I hope you get a chance to try the real thing someday!

Anonymous said...

As far as the caviar goes, you need the real thing! There's an interesting discussion at Google Answer regarding caviar exports from Bulgaria, complete with contact information:

Bulgarian Caviar

I thought it would be of interest to readers here.

Anonymous said...

Went to Komi last month and they made a cauliflower panna cotta with salmon roe and sea urchin foam. Delicious.
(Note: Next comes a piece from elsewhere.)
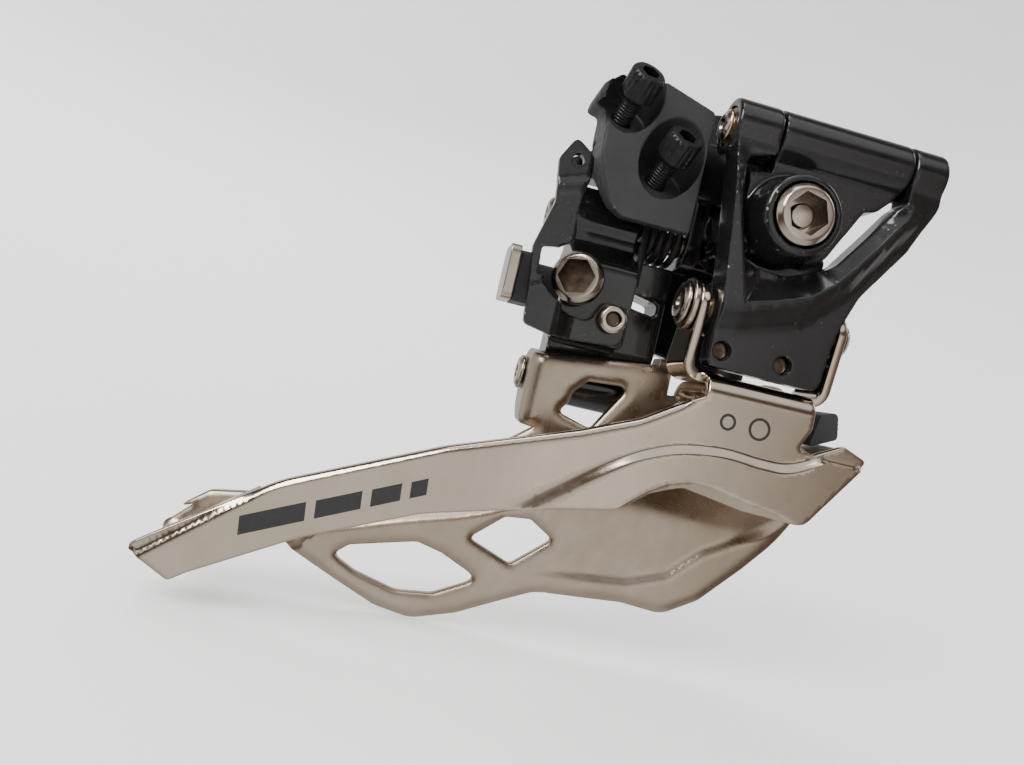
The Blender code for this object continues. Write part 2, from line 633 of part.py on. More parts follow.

Also, TK is obsessed with straining, so I imagine that the puree went through a chinois about 10 times at the restaurant. That could account for the difference in texture.

Scotty said...

I am a chef and restauranteur and to the envy of many a peer I made the pilgrimage to the Laundry last year. This was one of the courses served that day and in all honesty one of our favorites. The flavors were clean and subtle. Not one overpowering the other so each ingredient could shine. Your site is amazing and i take my hat off to you for attempting what many consider the impossible. You are climbing culinary Everest and should be commended.
A couple of observations from the pictures:
The final cauliflower mixture seems very thick. The Panna Cotta should pour into the glass or bowl and then barely set with the gelatin. It is confusing in the text because he refers to spooning the puree. Strain, Strain, strain some more. A little more cream would fix the consistency. (It is almost like cream infused with the slight flavor of cauliflower). I serve a similar type of amuse made with english peas
The layer of Oyster Gelee is a bit thick. With the new panna, the surface will be flat and the gelee with float the top. Once set it will be 1 mm thick. It is like coating a terrine with aspic. Old school but it does make the cream shine.
The portion of each seems a little big. The entire course is about 3 small bites. serve only enough caviar to accent the panna cotta and visa versa. Perfect balance is Keller's gift.
After reading this blog i doubt you will try this one again but if you do this should help. Keep cooking. there are few that have your courage.